I Don’t Know, But I’ll Find Out

When I first got in the car bizz, like many other occupations, the secrets were hidden from the rookies. It was important to keep the liners dumb. That way they couldn’t give away the store standing out on the lot with a customer who is grinding for the “no bull-shit” deal. The thinking is the more a liner doesn’t know the more truthful it will sound when he says, “I don’t know, but I’ll find out.”
 
The rookie’s job is to land people on a car and get a commitment to buy, then let the desk and closers and F&I make a deal out of it. For the rookie who sells a lot of cars those secrets slowly get revealed, but not without resistance from the more self-important guys.
 
I made a deal on a new Buick with a friend of mine. I told her when I sold her a car I was going to make money on the car, whatever I sold her. I had to dealer-trade for the car and it was the cheapest Buick with the least amount of profit.
 
We had a solid deal, she had good credit, and when she asked me how much she needed to put down, I told her three-thousand.
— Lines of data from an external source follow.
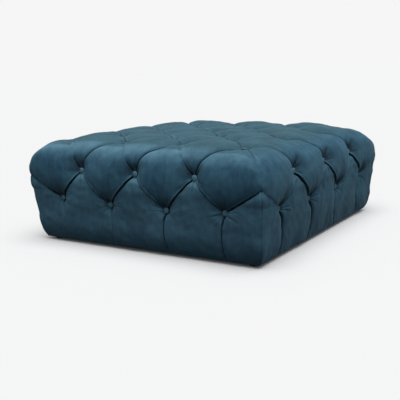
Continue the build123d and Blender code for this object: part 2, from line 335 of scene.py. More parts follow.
def slit_window(s):
    """1 along a pleat and 0 at its ends, where the buttons are."""
    return grown(s, SLIT_END, SLIT_FADE) * grown(1 - s, SLIT_END, SLIT_FADE)


def slit_depth(pleat, s):
    """The slit's depth along the pleat: from one end's to the other's, and none below the buttons."""
    return np.maximum(along(pleat.slits, s), 0) * slit_window(s)


BUTTON_SEAT = 0.0105  # the skin starts to rise this far from a button's middle
TOP_WIDENING = 0.8  # how much of a dimple's widening a top button has on all sides
TINY = 1e-9


def dimpled(points, tufts):
    """0 over each button, growing to 1 away from it: 1 - exp(-(distance - radius) / spread).

    The spread is wider above a side button, where the hanging pad sinks in to it.
    """
    _, padding = sizes()
    factor = np.ones(points.shape[:-1])
    for tuft in tufts:
        if tuft.kind != "corner":
            away = points - tuft.place
            distance = np.linalg.norm(away, axis=-1)
            steep = away[..., 2] / np.maximum(distance, TINY)
            above = np.clip(steep, 0, 1) if tuft.kind == "side" else TOP_WIDENING
            spread = padding.dimple * (1 + padding.hollow * above)
            factor = factor * (1 - np.exp(-np.maximum(distance - BUTTON_SEAT, 0) / spread))
    return factor


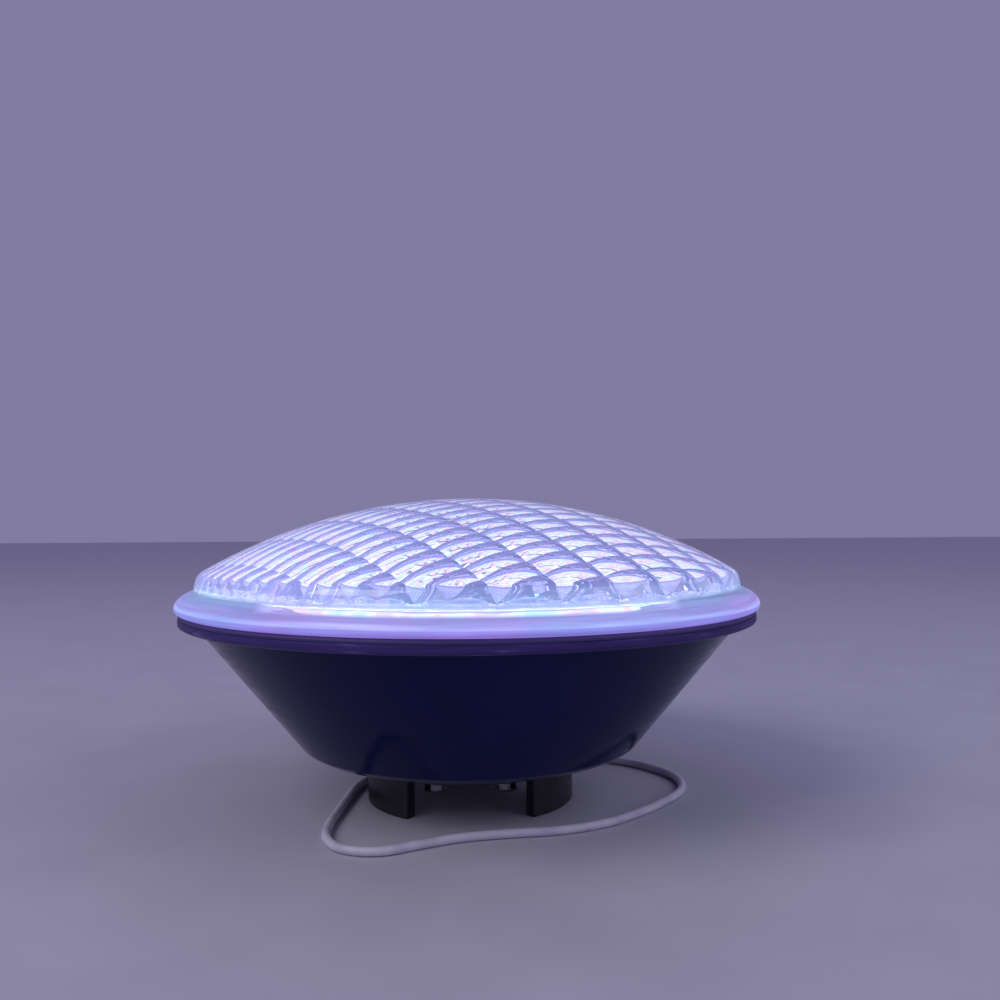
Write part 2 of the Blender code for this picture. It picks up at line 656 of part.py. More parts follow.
def make_supply_lead():
    """Two cores from the lugs, the jacketed lead round the base, its coil, and its connector."""
    lug_end_y = TERMINAL_Y + LUG_BARREL_END + GAP
    core_z = LUG_Z + LUG_THICKNESS / 2
    core_routes = (
        (
            (-TERMINAL_X, lug_end_y, core_z),
            (-TERMINAL_X - 0.6, lug_end_y + 4.0, core_z - 0.6),
            (-14.4, 8.6, core_z - 2.6),
            (-17.6, 11.0, 3.7),
        ),
        (
            (TERMINAL_X, lug_end_y, core_z),
            (TERMINAL_X - 0.6, lug_end_y + 5.0, core_z - 0.6),
            (4.0, 14.0, 5.4),
            (-6.0, 15.6, 3.2),
            (-13.6, 13.6, 2.8),
            (-17.9, 12.2, 3.0),
        ),
    )
    for number, route in enumerate(core_routes, 1):
        look = LOOKS["red_wire"] if number == 1 else LOOKS["black_wire"]
        make_wire(f"lead_core_{number}", route, 0.9, 2.0, look)
    make_wire("supply_lead", LEAD_ROUTE, LEAD_DIAMETER, LEAD_POINT_SPACING, LOOKS["lead"])

    low, high, edge = 0.1, 0.1 + COIL_HEIGHT, 1.2
    inner, outer = COIL_INNER_RADIUS, COIL_OUTER_RADIUS
    coil = [
        (outer - edge, high),
        (outer, high - edge),
        (outer, low + edge),
        (outer - edge, low),
        (inner + edge, low),
        (inner, low + edge),
        (inner, high - edge),
        (inner + edge, high),
    ]
    turned("lead_coil", coil, LOOKS["lead"], 32, at=(*COIL_CENTRE, 0.0))
    make_wire("lead_tail", LEAD_TAIL_ROUTE, LEAD_DIAMETER, LEAD_POINT_SPACING, LOOKS["lead"])
    finish_object(
        "lead_connector",
        block_bmesh(CONNECTOR_SIZE, 0.7),
        LOOKS["connector"],
        CONNECTOR_CENTRE,
        CONNECTOR_TURN_DEG,
    )


def main():
    make_front_lens()
    make_lens_seal()
    make_rear_housing()
    make_reflector()
    make_light_source()
    make_driver()
    make_base()
    for number, x in enumerate((-TERMINAL_X, TERMINAL_X), 1):
        make_terminal(number, x)
    make_supply_lead()


clear_scene()
main()
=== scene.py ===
from math import acos, cos, hypot, pi, radians, sin

import bpy
import numpy as np
from mathutils import Matrix, Vector
from mathutils.geometry import delaunay_2d_cdt


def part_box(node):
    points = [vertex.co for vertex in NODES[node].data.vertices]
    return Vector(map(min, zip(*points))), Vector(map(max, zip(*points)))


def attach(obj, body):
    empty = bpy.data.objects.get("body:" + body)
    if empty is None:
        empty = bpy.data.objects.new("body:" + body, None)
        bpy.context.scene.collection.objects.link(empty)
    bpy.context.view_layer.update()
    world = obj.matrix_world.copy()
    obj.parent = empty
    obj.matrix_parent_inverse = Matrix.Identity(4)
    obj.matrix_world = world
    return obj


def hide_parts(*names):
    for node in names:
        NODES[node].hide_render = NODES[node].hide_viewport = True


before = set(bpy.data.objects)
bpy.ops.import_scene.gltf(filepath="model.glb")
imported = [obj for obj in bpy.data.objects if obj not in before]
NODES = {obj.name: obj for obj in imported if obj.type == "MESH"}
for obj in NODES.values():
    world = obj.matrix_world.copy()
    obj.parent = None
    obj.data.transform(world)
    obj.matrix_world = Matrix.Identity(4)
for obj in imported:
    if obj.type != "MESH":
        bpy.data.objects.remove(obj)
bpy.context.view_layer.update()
MM = 0.001

# Camera, in metres and degrees.
CAMERA_PLACE = (0.0, -0.305, 0.0878)
CAMERA_PITCH_DEG = 0.869  # above the horizon
CAMERA_YAW_DEG = 1.843  # to the right
CAMERA_ROLL_DEG = 0.327
CAMERA_LENS = 34.53

# The lead's route, in metres, the same as the CAD part's.
LEAD_DIAMETER = 0.0025
LEAD_ROUTE = (
    (-0.0185, 0.0120, 0.0032),
    (-0.0228, 0.0144, 0.0023),
    (-0.0275, 0.0155, 0.0015),
    (-0.0330, 0.0120, 0.0013),
    (-0.0363, 0.0030, 0.0013),
    (-0.0375, -0.0080, 0.0013),
    (-0.0385, -0.0200, 0.0013),
    (-0.0395, -0.0320, 0.0013),
    (-0.0390, -0.0440, 0.0013),
    (-0.0340, -0.0530, 0.0013),
    (-0.0240, -0.0560, 0.0013),
    (-0.0140, -0.0515, 0.0013),
    (-0.0030, -0.0465, 0.0013),
    (0.0100, -0.0438, 0.0013),
    (0.0250, -0.0415, 0.0013),
    (0.0380, -0.0360, 0.0013),
    (0.0490, -0.0270, 0.0013),
    (0.0590, -0.0160, 0.0013),
    (0.0660, -0.0050, 0.0013),
    (0.0675, 0.0080, 0.0013),
    (0.0625, 0.0200, 0.0013),
    (0.0540, 0.0295, 0.0013),
    (0.0440, 0.0360, 0.0013),
    (0.0345, 0.0420, 0.0013),
    (0.0270, 0.0490, 0.0013),
    (0.0230, 0.0565, 0.0013),
    (0.0216, 0.0602, 0.0013),
)
TAIL_ROUTE = (
    (-0.0171, 0.0542, 0.0076),
    (-0.0179, 0.0500, 0.0058),
    (-0.0187, 0.0460, 0.0036),
    (-0.0195, 0.0420, 0.0025),
)
COIL_CENTRE = (0.0, 0.0640)
COIL_OUTER_TURN = 0.0166
COIL_INNER_TURN = 0.0118
COIL_MIDDLE_TURN = (COIL_OUTER_TURN + COIL_INNER_TURN) / 2
COIL_PITCH = 0.0026
COIL_FOOT_Z = 0.00165
COIL_LAYERS = 4
COIL_LAYER_TURNS = (COIL_OUTER_TURN - COIL_INNER_TURN) / COIL_PITCH
COIL_ENTRY_DEG = (-10.0, 50.0)
COIL_CLIMB_DEG = 90.0  # turn over which the lead climbs to the next layer
COIL_STEP_DEG = 9.0
ROUTE_STEPS = 6  # points of the fine line to each point of a route
CONNECTOR_TURN_DEG = -11.3

# Lens, in millimetres.
DOME_CURVE = 163.6
DOME_CENTRE_Z = 93.0 - DOME_CURVE
DOME_ROUND = 80.9  # radius where the dome starts to bend down into the wall
LENS_THICKNESS = 4.0
LENS_INNER_EDGE = 79.0
LENS_SEGMENTS = 540
PRISM_LONG_PITCH = 14.4
PRISM_SHORT_PITCH = 6.25
PRISM_LONG_DIRECTION = (0.609, -0.793)  # along the long ridges
PRISM_LONG_PHASE = 0.55
PRISM_SHORT_PHASE = -2.9
PRISM_LONG_RISE = 1.16
PRISM_SHORT_RISE = 0.64
PRISM_LONG_CUTS = 16  # mesh steps across each prism
PRISM_SHORT_CUTS = 8
PRISM_SHARP_DEG = 24.0

# Lens outline as (radius, height), and its wall's inside with the share of the flutes' depth.
DOME_STEPS = 18
CORNER_STEPS = 10
FLANGE_ROUNDING = 0.6
DOME_WALL_CORNER = (82.95, 70.6)
WALL_AND_FLANGE = (
    (83.35, 67.6),
    (83.5, 66.2),
    (83.9, 65.6),
    (85.4, 65.1),
    (87.2, 64.2),
    (88.6, 62.8),
    (89.0, 61.6),
    (89.0, 60.7),
    (88.5, 60.0),
    (87.6, 59.7),
    (80.6, 59.7),
)
WALL_INSIDE = (
    (80.5, 61.0, 0.0),
    (80.4, 62.0, 0.2),
    (80.3, 63.2, 0.5),
    (80.2, 64.8, 0.6),
    (80.0, 65.7, 0.6),
)
FLANGE_START = 82.0  # radius past which the glass belongs to the wall and the flange

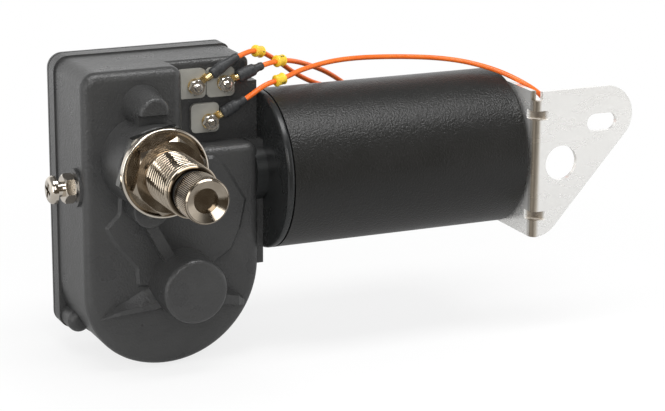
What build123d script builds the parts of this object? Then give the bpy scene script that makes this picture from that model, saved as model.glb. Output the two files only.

She said okay, but if I needed she could put down more. The car was around ten grand plus the fees, so I thought I was safe. That’s the way I took it to the desk.
 
We sold the car for a little over sticker and got the payments where she liked, (and they were packed to make room for F and I to sell something) and made the deal. I figured I had a $400 commission. When she came out of Fand I she told me she had purchased the extended warranty and the spit polish and special coating. She said her payment only went up a couple of bucks. She even said the sale price was lower than what I’d said. I never checked and thought she had just not remembered for how much I sold it to her. But I thought it was curious how much extras she’d bought and her payment only went up a couple of dollars. I hadn’t left that much room in the payments.
 
I got my voucher and it said I made $250. I knew that had to be a mistake, I’d sold the exact same model car for sticker recently and made over $300. I went to the general manager and asked him about it.
 
I could tell immediately there was some kind of kink. He was evasive and mumbled something about the cost of the car was higher or some crap, not thinking that I had traded for the car and they gave me the invoice for it when I picked the car up. So I pressed harder. He still was evasive but said he would get together with the F and I guy and figure it out for me.
 
A few days later the GM called me into the sales office and told me he would take care of me on the deal. I assumed he meant he would spiff me or something. But I was curious about how the deal got so sideways as far as my cut. So when no one was looking I snuck into the business office one night when everyone was playing poker in the conference room and found the deal file.
 
Found the problem, I did. The Fand I guy’s commission was huge, he sold the warranty for $2500, he sold the Mop and Glow for $ 2000, and he made his commish on a 3 point buy/sell spread on finance rate. The price of the car was lowered considerably from what I had sold it for.
 
I asked the F and I guy why he lowered the price and he mumbled something about costs and this and that and “leave me alone I’m busy.” I never had liked the guy. He was a pompous little man who refused to drive a Buick demo because it was beneath him. I lit into him some.
 
Then he told me when he added all his shit that I set him up for, (I’d told her to buy the warranty and the mop and glow, it would only raise her payment $25) he was out of line with the bank structure. So he cut my commission to take care of his. I asked him, “Did you ask her to put more money down?”
 
He got this sheepish grin on his face and said that he hadn’t because he figured I’d ground all the down payment out of her in my office already. I almost pulled that little punk over his desk right then, but instead, I told him I would if he ever did that to me again. And I told him I’d beat his little whiny ass too.
 
The GM gave me a house deal for my troubles, I stopped lining payments for the finance guy to fill. When the other finance guy was on duty I lined all his deals with a good pack in the payments. I heard through the grapevine that the little weasel was pissed because he had to work for his money on my deals now.
 
A few years later I was at a different dealership. My little weasel buddy got hired to be a finance guy. By then I was a closer and had some pull and power, plus my crew outsold the other crews by almost double. My little buddy showed me some deference, and I never had another problem with him.
 
When I ran a dealership I tried to show my guys all the ins and outs, but still, there were spots where it was better for me to know, them to guess and be able to truthfully respond, “I don’t know, but I’ll find out.”